The paradigm shift in the identity politics of Jammu region can also be suggested from another point of view. The post-August 2019 situation has opened up new possibilities for Jammu region. Overcoming its deep sense of victimisation, it can take the leadership in setting up the agenda for the entirety of Jammu and Kashmir. In a situation in which the mainstream politics of Kashmir had been facing a set back, all major political responses since August 2019, have been articulated mainly in Jammu region. In a way, Jammu has come to represent the politics of J&K.
Can Jammu region take the lead and redefine the politics of J&K? Can it reverse the rules of the game and rather than playing a second fiddle, play a bigger role of not only devising a politics of development of whole J&K but also of acting as a bridge between Delhi and Kashmir? It may seem to be a far-fetched idea at the moment but given the change in Jammu’s politics, there is no question why it may not be able to take the initiative and the lead in the times to come. The minimum that is required is a vision about the strength of the region; a narrative that focuses on the agenda of inclusive development of the region; a capacity to reach out to the peripheries. Once the regional politics acquires the visibility and the force, it should be in a position to bring Kashmir into the loop of developmental politics.

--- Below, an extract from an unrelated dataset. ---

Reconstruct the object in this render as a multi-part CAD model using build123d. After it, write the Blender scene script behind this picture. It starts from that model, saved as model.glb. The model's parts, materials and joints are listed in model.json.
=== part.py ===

This way, rather than being struck up in negativities of identity politics, particularly of the binary kind, it can look for a ‘unifying agenda’ and seek the empowerment not only of the region but of whole of J&K.
I would like to conclude the article by echoing Anil Anand’s vision that solution to many problems of J&K lie in the empowerment of Jammu region. In his opinion, only a strong Jammu region can pave way for a strong Jammu and Kashmir and in turn a strong Jammu and Kashmir is imperative for dealing better with the threat from across the border.